_To be done_
Print exactly those lines that run from the beginning of the data to the line bearing "return made.outputs[0]", inclusive.

Object modeling scripts
◇ ◇ ◇ ◇

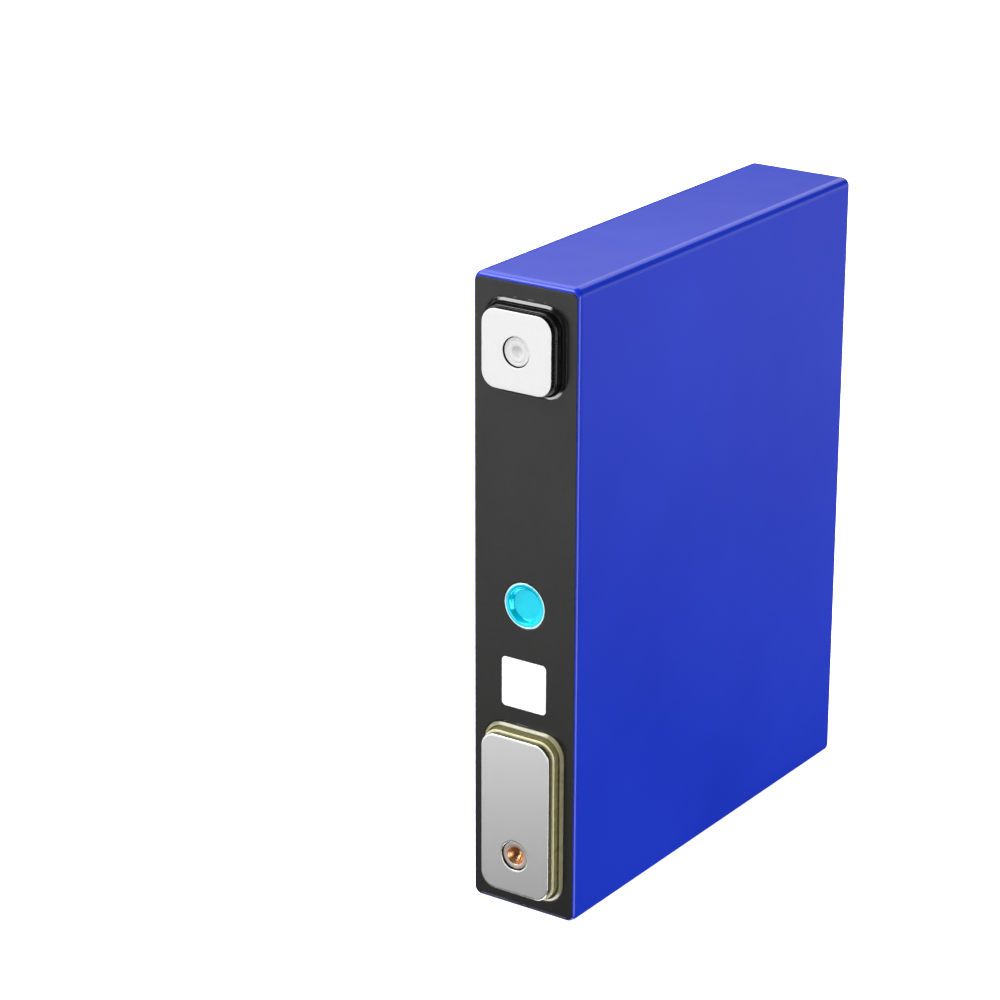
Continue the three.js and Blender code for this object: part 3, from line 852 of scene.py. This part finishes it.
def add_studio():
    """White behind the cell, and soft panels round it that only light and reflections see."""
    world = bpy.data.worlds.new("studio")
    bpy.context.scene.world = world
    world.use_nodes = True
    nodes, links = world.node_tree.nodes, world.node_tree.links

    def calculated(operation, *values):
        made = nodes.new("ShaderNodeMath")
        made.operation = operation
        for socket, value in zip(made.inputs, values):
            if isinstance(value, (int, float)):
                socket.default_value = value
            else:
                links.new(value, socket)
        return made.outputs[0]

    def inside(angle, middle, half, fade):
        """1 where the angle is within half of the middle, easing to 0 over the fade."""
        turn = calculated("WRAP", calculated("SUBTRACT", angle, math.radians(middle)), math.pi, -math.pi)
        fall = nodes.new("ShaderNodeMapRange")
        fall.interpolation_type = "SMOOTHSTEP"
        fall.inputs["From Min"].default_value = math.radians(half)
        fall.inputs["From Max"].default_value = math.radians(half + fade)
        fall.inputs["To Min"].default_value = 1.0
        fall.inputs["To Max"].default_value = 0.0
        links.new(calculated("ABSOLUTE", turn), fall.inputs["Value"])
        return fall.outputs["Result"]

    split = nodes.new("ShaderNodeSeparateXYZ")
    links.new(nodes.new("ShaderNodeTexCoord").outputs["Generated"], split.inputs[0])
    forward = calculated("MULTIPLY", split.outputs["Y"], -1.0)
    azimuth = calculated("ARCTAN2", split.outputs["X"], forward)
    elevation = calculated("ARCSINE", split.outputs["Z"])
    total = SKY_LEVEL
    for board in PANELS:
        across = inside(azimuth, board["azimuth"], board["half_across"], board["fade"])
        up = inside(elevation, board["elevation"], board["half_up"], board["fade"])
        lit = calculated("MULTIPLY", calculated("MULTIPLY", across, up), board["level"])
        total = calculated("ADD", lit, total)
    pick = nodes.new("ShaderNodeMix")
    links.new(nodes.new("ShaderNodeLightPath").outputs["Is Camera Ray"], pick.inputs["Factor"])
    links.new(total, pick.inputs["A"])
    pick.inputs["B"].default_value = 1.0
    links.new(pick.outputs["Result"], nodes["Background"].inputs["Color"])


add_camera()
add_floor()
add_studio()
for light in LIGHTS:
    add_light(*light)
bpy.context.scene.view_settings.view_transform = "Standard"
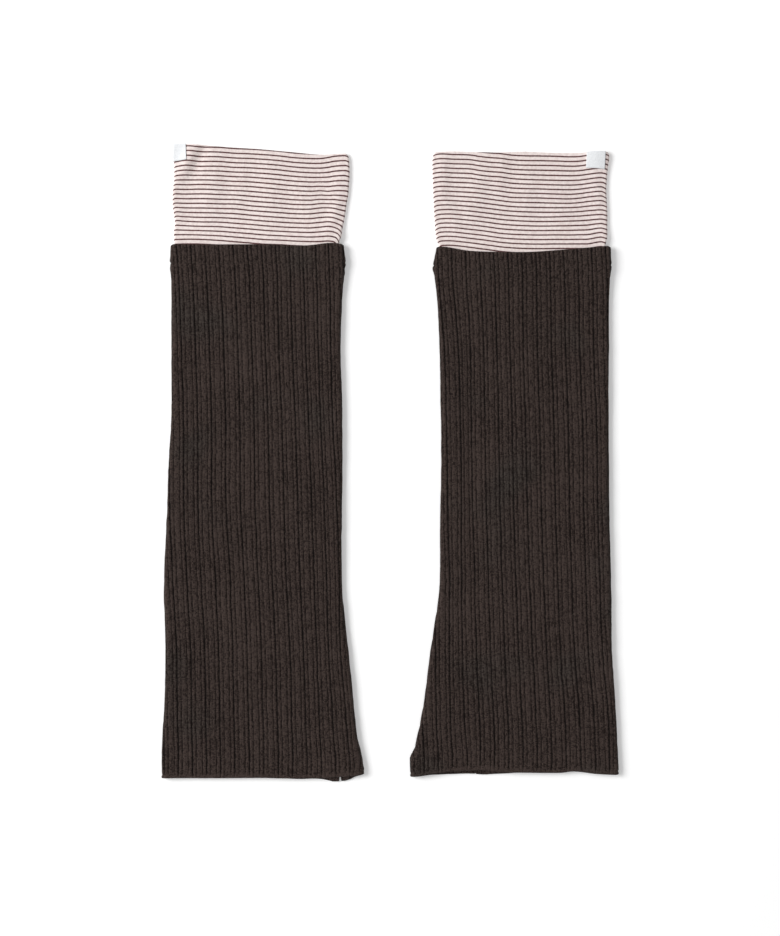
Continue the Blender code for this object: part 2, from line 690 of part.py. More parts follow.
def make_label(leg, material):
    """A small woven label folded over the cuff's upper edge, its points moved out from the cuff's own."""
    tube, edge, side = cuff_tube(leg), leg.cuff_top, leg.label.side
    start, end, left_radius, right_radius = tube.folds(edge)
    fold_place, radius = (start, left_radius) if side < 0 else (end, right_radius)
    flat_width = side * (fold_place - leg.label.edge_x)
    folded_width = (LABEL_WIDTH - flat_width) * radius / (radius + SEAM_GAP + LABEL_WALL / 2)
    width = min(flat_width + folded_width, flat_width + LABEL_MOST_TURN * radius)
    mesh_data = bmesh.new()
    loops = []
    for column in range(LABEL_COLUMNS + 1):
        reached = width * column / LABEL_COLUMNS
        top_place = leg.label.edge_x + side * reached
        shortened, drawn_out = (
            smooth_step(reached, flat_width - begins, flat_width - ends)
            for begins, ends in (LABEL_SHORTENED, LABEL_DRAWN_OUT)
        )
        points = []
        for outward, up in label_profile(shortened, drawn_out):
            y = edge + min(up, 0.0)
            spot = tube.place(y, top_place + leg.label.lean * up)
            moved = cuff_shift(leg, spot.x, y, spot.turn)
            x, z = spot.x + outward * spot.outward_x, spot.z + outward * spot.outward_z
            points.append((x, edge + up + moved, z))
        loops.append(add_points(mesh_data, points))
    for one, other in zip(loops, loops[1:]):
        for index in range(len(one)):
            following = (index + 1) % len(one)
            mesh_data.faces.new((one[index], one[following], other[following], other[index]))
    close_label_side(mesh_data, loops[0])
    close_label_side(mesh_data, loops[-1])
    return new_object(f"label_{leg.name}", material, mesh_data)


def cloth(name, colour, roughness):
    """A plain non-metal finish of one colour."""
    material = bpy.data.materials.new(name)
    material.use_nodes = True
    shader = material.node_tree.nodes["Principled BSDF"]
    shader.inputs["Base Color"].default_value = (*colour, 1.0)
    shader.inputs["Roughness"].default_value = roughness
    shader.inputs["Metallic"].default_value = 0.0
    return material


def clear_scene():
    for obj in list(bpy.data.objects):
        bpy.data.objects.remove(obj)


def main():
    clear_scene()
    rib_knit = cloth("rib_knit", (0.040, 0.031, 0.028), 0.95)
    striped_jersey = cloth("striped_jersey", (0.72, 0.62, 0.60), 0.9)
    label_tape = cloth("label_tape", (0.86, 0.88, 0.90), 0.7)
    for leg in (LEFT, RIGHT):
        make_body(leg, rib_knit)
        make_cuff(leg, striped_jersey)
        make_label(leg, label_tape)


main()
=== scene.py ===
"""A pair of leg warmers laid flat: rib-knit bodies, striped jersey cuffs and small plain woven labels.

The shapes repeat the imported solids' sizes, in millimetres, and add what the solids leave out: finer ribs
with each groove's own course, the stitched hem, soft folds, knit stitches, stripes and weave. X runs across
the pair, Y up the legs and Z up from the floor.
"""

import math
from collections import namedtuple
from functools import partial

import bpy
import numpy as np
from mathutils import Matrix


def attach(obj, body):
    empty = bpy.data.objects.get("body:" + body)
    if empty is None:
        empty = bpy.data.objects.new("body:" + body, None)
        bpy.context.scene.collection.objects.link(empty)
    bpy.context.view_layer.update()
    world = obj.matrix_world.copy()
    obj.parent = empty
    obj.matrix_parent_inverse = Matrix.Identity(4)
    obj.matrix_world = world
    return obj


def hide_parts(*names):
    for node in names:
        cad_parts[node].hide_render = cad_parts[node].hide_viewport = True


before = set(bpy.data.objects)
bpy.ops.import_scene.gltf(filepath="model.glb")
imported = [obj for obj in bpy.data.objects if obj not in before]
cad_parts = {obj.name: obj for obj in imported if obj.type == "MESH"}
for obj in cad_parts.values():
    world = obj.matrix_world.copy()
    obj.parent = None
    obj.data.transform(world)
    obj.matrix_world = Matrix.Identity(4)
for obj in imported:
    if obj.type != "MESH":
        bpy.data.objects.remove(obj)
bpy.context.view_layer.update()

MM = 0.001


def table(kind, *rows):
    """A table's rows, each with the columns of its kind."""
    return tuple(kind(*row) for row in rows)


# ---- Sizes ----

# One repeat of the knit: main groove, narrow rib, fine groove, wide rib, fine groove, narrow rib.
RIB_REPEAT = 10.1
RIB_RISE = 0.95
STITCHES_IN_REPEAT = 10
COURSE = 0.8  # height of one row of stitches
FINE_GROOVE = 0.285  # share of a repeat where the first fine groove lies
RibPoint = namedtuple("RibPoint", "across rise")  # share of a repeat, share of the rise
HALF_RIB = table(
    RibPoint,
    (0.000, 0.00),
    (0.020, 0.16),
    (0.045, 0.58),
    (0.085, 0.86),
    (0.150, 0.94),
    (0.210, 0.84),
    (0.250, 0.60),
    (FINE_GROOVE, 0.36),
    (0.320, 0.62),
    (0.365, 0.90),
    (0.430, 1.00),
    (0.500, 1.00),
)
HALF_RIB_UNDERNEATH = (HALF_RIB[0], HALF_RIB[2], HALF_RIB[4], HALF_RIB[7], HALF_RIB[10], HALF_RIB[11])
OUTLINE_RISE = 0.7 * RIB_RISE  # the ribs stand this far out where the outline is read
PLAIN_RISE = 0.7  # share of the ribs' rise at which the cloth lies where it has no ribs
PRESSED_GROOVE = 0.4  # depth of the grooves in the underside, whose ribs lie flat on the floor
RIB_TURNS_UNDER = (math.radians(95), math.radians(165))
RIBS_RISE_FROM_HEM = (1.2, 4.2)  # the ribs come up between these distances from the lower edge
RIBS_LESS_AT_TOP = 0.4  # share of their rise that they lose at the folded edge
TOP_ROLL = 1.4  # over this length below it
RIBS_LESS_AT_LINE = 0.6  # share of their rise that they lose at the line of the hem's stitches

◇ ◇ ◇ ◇

_Solution below_
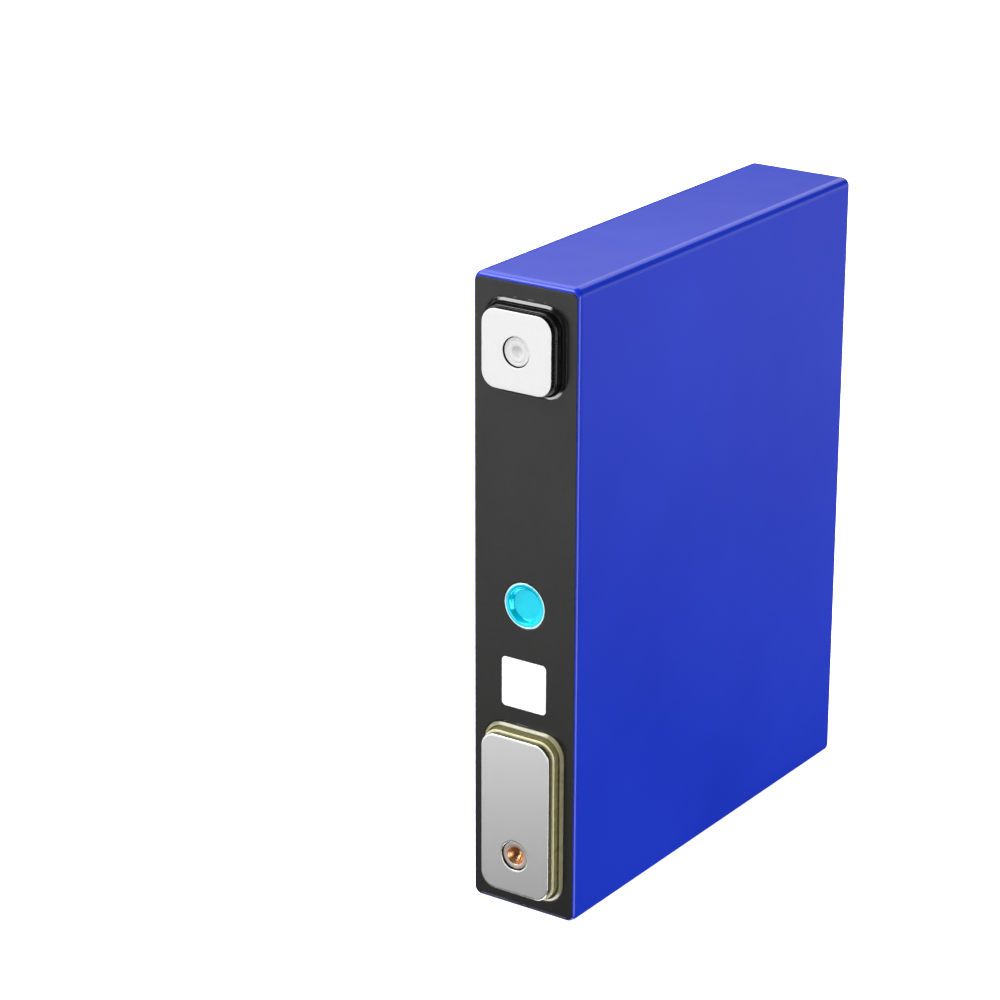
Continue the three.js and Blender code for this object: part 3, from line 852 of scene.py. This part finishes it.
def add_studio():
    """White behind the cell, and soft panels round it that only light and reflections see."""
    world = bpy.data.worlds.new("studio")
    bpy.context.scene.world = world
    world.use_nodes = True
    nodes, links = world.node_tree.nodes, world.node_tree.links

    def calculated(operation, *values):
        made = nodes.new("ShaderNodeMath")
        made.operation = operation
        for socket, value in zip(made.inputs, values):
            if isinstance(value, (int, float)):
                socket.default_value = value
            else:
                links.new(value, socket)
        return made.outputs[0]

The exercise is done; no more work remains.